In the view we take of the case as a whole, we think our original holding on this point is correct.
We do not think appellee was entitled to a peremptory instruction, and this is the effect of the judgment rendered.
In our former opinion we sustained appellant’s first and second assignments of error, which challenged the action of the court in rendering judgment for appellee for $3,750 without submitting to the jury the issue of the amount of damages sustained by appellee.
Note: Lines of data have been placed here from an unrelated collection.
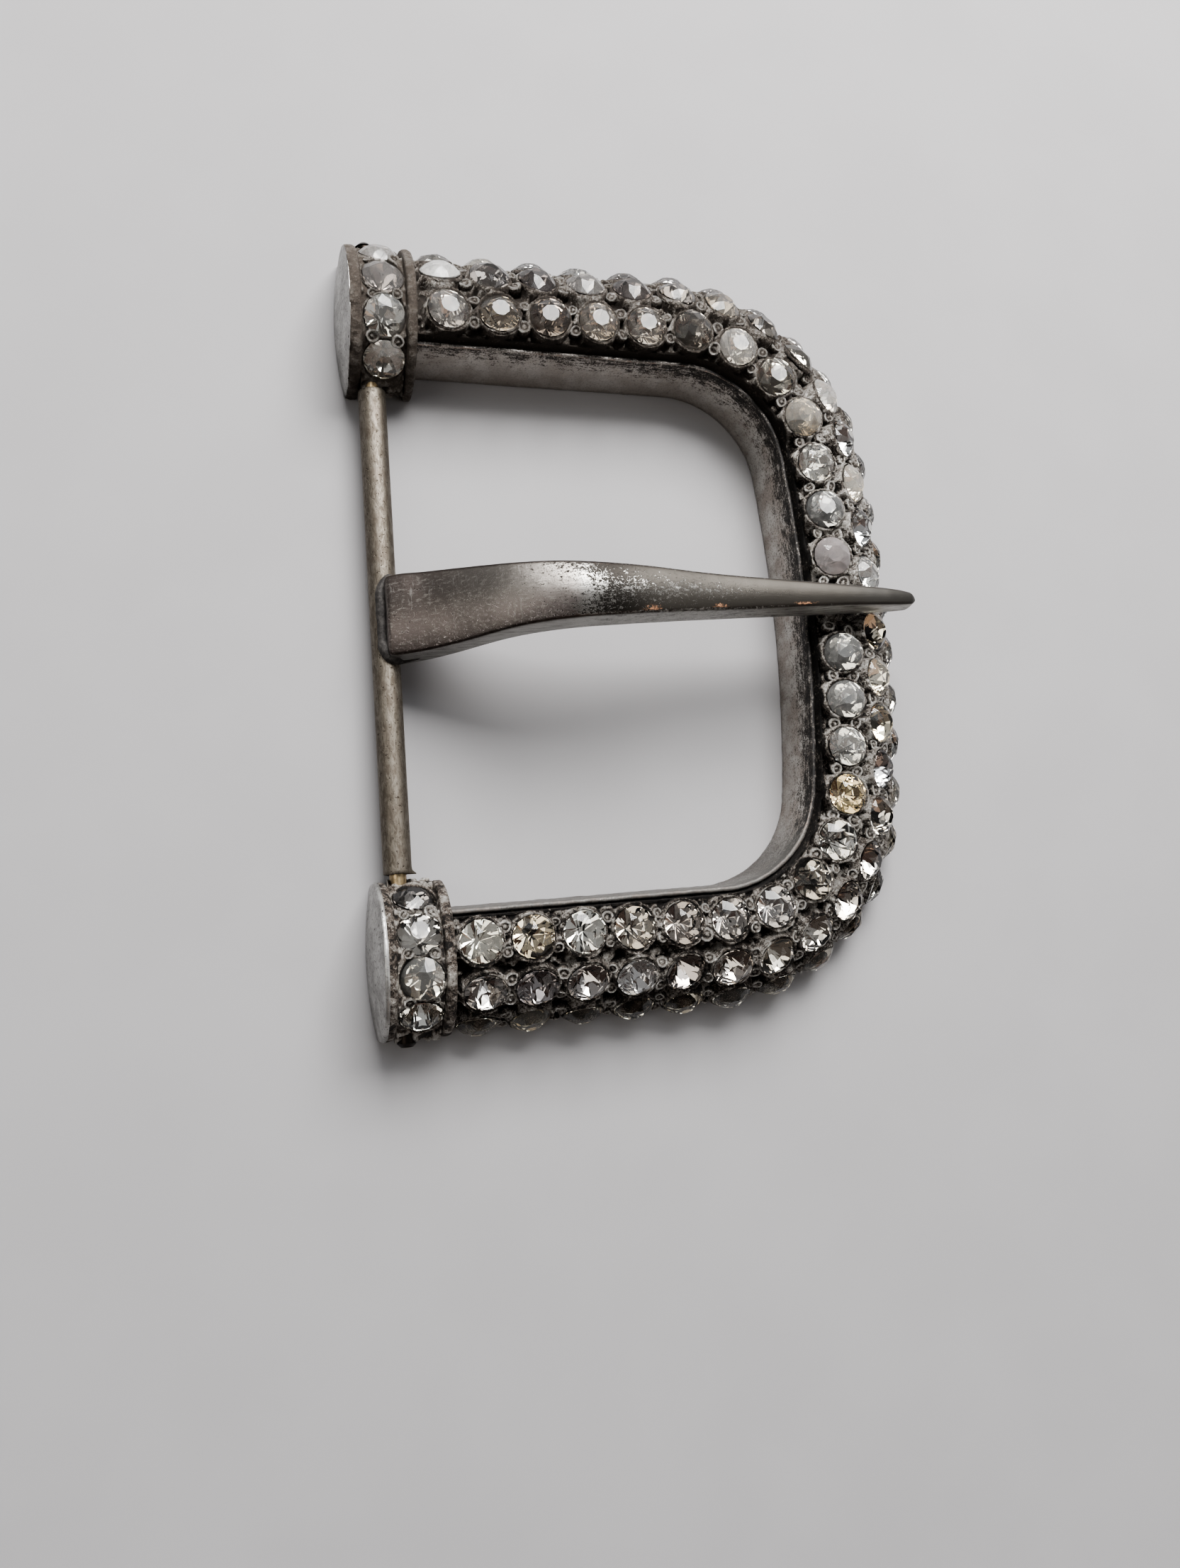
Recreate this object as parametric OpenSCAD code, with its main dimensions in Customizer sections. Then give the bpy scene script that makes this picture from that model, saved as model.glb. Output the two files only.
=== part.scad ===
// A three-row rhinestone belt buckle: a D-shaped cast frame with two soldered end caps,
// a pivot rod through the caps, and an arched tongue soldered to the sleeve that turns on it.
// Working frame: the pivot rod lies along Y at x = 0, the bar is at +X, the flat back is z = 0.

/* [Frame outline] */
// Half the width of the outline at the caps; the inner stones stand just outside it
rail_y = 29; // [28.5:0.1:29.5]
// How far each rail leans towards the middle on its way to the bar, in degrees
rail_lean = 1; // [0.5:0.1:1.5]
// From the pivot to the outline at the middle of the bar
bar_x = 43.7; // [43.2:0.1:44.2]
// Radius of the outline's corners
corner_r = 12.8; // [12:0.2:13.6]
// Radius of the bar's shallow bow, on the outline
bar_r = 150; // [130:5:200]

/* [Frame section] */
// Radius of the rounded metal bed that carries the three rows
bed_r = 7.9; // [7.8:0.05:8]
// The bed's centre, outwards from the outline
bed_u = 0.2; // [0.1:0.05:0.3]
// The bed's centre, above the flat back
bed_z = -0.6; // [-0.7:0.05:-0.5]
// Tilt of each row from straight up, outwards: inner, middle and outer row
row_tilts = [2, 35.5, 67.5];
// Foot of the inner wall, inwards from the outline
wall_foot = 3; // [2.9:0.05:3.2]
// Top of the inner wall, where a thin raised line runs round the opening
wall_top = 2.5; // [2.4:0.05:2.6]
// Height of that raised line
line_z = 6.1; // [5.9:0.1:6.3]

/* [Stones] */
// Diameter of every stone
stone_d = 3.9; // [3.7:0.05:3.9]
// Height of the crown, from the girdle to the table
crown_h = 0.8; // [0.7:0.05:0.9]
// Thickness of the girdle
girdle_h = 0.12; // [0.1:0.01:0.14]
// Depth of the pavilion, from the girdle to the point
pavilion_h = 1.8; // [1.7:0.05:1.9]
// Width of the table as a share of the stone
table_share = 0.52; // [0.48:0.01:0.58]
// Height of the girdle's top above the metal bed
stand_h = 0.5; // [0.45:0.05:0.6]
// Clearance between a stone and its seat
seat_gap = 0.12; // [0.1:0.01:0.15]

/* [End caps] */
// Half the distance between the middles of the two caps
cap_y = 30.6; // [30.5:0.1:30.8]
// Height of the caps' centre above the flat back
cap_z = 1.4; // [1.3:0.1:1.5]
// Radius of the two rims of a cap
rim_r = 7.2; // [7.1:0.05:7.3]
// Radius of the stone bed between the rims
cap_bed_r = 6; // [5.95:0.05:6.1]
// Where the outer rim starts, from the pivot
rim_left = -2; // [-2.1:0.05:-1.9]
// Width of the outer rim
rim_left_w = 0.9; // [0.8:0.05:1]
// Where the inner rim ends, from the pivot
rim_right = 4.05; // [4:0.05:4.1]
// Width of the inner rim
rim_right_w = 1.0; // [0.9:0.05:1.05]
// How far the smooth end face bulges past the outer rim
end_bulge = 1; // [0.8:0.1:1.2]
// Radius of the bulge of the end face
end_r = 36; // [32:1:40]

/* [Pivot and tongue] */
// Height of the pivot above the flat back
pivot_z = 2.6; // [2.5:0.05:2.7]
// Radius of the pivot rod
rod_r = 0.78; // [0.75:0.01:0.8]
// Running clearance of the sleeve on the rod
sleeve_gap = 0.08; // [0.05:0.01:0.1]
// Outer radius of the sleeve
sleeve_r = 1.3; // [1.25:0.01:1.32]
// Upper end of the sleeve, pushed up to the upper cap
sleeve_top = 23.2; // [23.1:0.05:23.25]
// Lower end of the sleeve, where a little of the rod shows
sleeve_low = -22.9; // [-23:0.05:-22.6]
// The tongue's middle line at its base and at its tip
tongue_y = [0.7, 1.3];
// Height of the pad in the inner row that the tongue rests on
rest_z = 7.75; // [7.7:0.05:7.8]

/* [Hidden] */

metal = "#8d8a84";
patina = "#6b6862";
rod_metal = "#8f7d63";
glass = "#e8ebee";

// Tongue sections, from base to tip. Columns: distance from the pivot, height of the top's
// two edges, width across the top, thickness.
SECTIONS = [
    [-0.8,  4.2, 5.6, 1.6],
    [-0.1,  4.6, 7.2, 2.2],
    [ 1.2,  5.2, 7.6, 2.9],
    [ 3.4,  6.2, 7.4, 3.2],
    [ 5.9,  7.8, 7.0, 3.2],
    [10.8, 11.2, 5.9, 3.2],
    [15.3, 12.7, 5.3, 3.1],
    [21.5, 12.8, 4.6, 3.0],
    [29.0, 11.8, 3.6, 2.8],
    [36.5, 11.1, 2.8, 2.7],
    [43.7, 10.5, 2.1, 2.6],
    [48.5,  9.9, 1.7, 2.2],
    [51.4,  9.2, 1.2, 1.6],
    [52.4,  8.7, 0.5, 0.8]];
X = 0;
EDGE_Z = 1;
WIDTH = 2;
THICK = 3;
slices_per_section = 3;
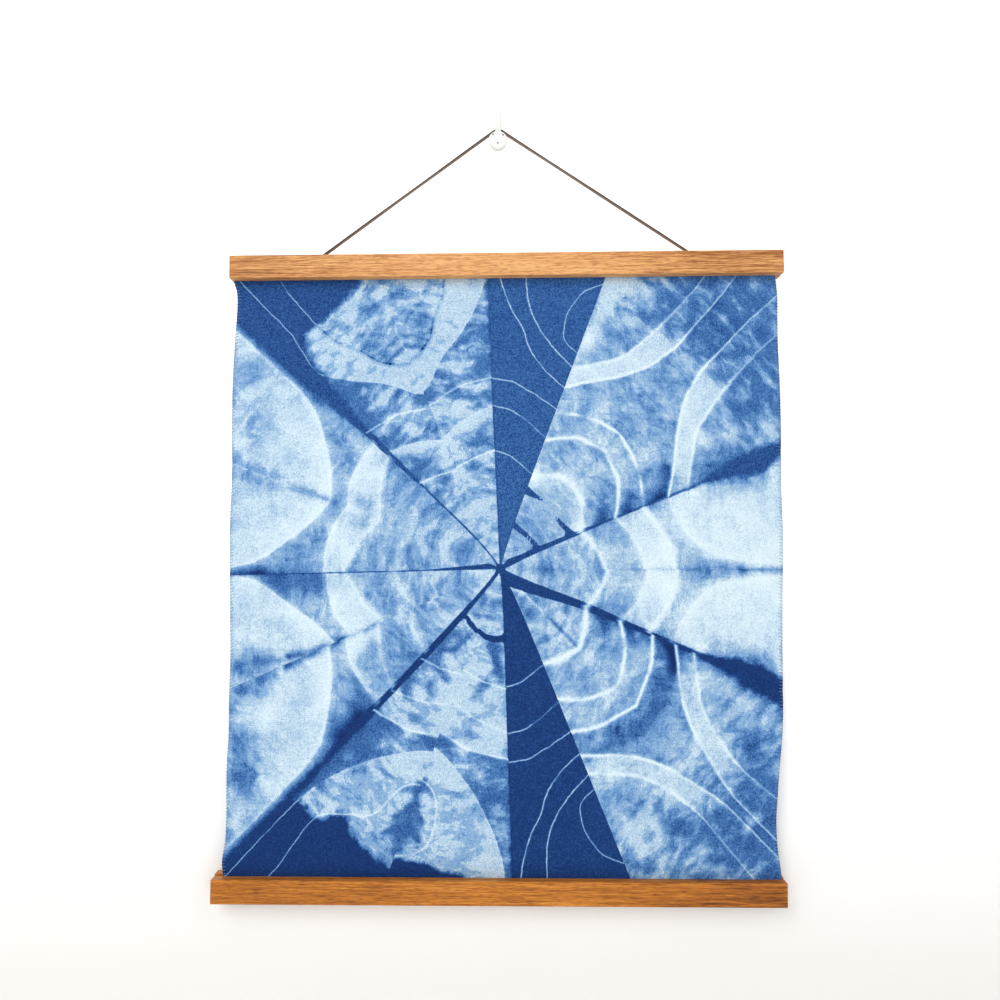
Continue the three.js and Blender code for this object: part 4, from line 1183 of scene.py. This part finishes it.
def pale_plaster():
    """White wall paint with painted light, a little glow higher up, and painted shade, greyer and warmer low
    down; it is seen through from behind.
    """
    finish = Finish("pale_plaster")
    grain = finish.noise(finish.place(), 14, 3, 0.5)
    plain = finish.ramp(grain, (0.3, (0.94, 0.94, 0.935, 1)), (0.7, (0.96, 0.96, 0.955, 1)))
    z = finish.split(finish.place())[2]
    # painted shade: the wall turns greyer and warmer towards the floor, below about -0.54 m
    low = finish.scaled(z, -0.74, -0.54, 1.0, 0.0)
    finish.surface(
        Base_Color=finish.blend_colours(low, plain, (0.83, 0.815, 0.79, 1)),
        Roughness=0.95,
        Emission_Color=(1, 1, 1, 1),
        # painted light: the wall glows more the higher up it is, up to a strength of 0.4
        Emission_Strength=finish.scaled(z, -0.62, -0.3, 0.0, 0.4),
        Specular_IOR_Level=0.0,
    )
    behind = finish.node("NewGeometry").outputs["Backfacing"]
    clear = finish.node("BsdfTransparent").outputs[0]
    mix = finish.node("MixShader", {0: behind, 1: finish.shader.outputs[0], 2: clear})
    finish.put(finish.output.inputs["Surface"], mix.outputs[0])
    return finish.material


def pale_floor():
    finish = Finish("pale_floor")
    grain = finish.noise(finish.place(), 9, 3, 0.5)
    grey = finish.ramp(grain, (0.3, (0.84, 0.84, 0.83, 1)), (0.7, (0.88, 0.88, 0.87, 1)))
    finish.surface(Base_Color=grey, Roughness=0.9)
    return finish.material


def stage():
    left, right, top, reach = -WALL_HALF_WIDTH, WALL_HALF_WIDTH, WALL_TOP, FLOOR_REACH
    wall_corners = [(x, WALL_Y, z) for x, z in ((left, FLOOR_Z), (right, FLOOR_Z), (right, top), (left, top))]
    floor_corners = [(x * reach, y * reach, FLOOR_Z) for x, y in ((-1, -1), (1, -1), (1, 1), (-1, 1))]
    wall = flat_plane("wall", wall_corners, pale_plaster())
    wall.visible_shadow = False
    flat_plane("floor", floor_corners, pale_floor())


def soft_light(name, place, size, power):
    """A square lamp that points at the middle of the cloth."""
    lamp = bpy.data.lights.new(name, "AREA")
    lamp.shape = "RECTANGLE"
    lamp.size = lamp.size_y = size
    lamp.energy = power
    lamp_object = bpy.data.objects.new(name, lamp)
    aim = (Vector(LIGHT_TARGET) - Vector(place)).to_track_quat("-Z", "Y")
    lamp_object.matrix_world = Matrix.Translation(place) @ aim.to_matrix().to_4x4()
    bpy.context.scene.collection.objects.link(lamp_object)


def studio_light():
    soft_light("window_light", (-0.9, -2.0, 0.9), 1.6, 30)
    soft_light("room_light", (1.4, -1.8, 0.2), 2.0, 8)
    soft_light("back_light", (-0.8, 1.8, 0.8), 1.8, 22)
    world = bpy.data.worlds.new("pale_room")
    world.use_nodes = True
    sky = world.node_tree.nodes["Background"]
    sky.inputs["Color"].default_value = (1.0, 0.985, 0.965, 1.0)
    sky.inputs["Strength"].default_value = 0.6
    bpy.context.scene.world = world
    bpy.context.scene.view_settings.view_transform = "Standard"


cloth = dyed_cloth()
left_stitches = edge_stitches("left_edge_stitches", 0, 1)
right_stitches = edge_stitches("right_edge_stitches", 1, -1)
wooden_slats()
wall_hook()
stage()
studio_light()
The pleadings of appellant raised the issue of the amount of interest appellee had in the property because of previous transactions, as well also what interest was actually conveyed by the assignments. The evidence was undisputed that appellee had previously conveyed Godwin and Taylor certain interests and the part retained by him was charged with $500 to be paid in oil runs; true the outstanding interests were purchased out of the $1,500 con*418tracted by appellant to be paid to ap-pellee, but whether these purchases were actually made by appellant or appellee is not clear; then, too, appellee settled the $500 oil run debt for $400, saving to himself $100. This was an action for damages for the alleged fraud, and if recovery can be had -it must be for the proportion' appellee’s interest in the property bears to the profit' made by appellant on the sale if that is to be taken as the measure of his damages. If the evidence upon another trial is the same as upon the former in this respect, the amount of his damages should be determined as a matter of fact by the jury.
„We believe we reached a proper solution of the matters presented on this appeal, and the motion for rehearing is overruled.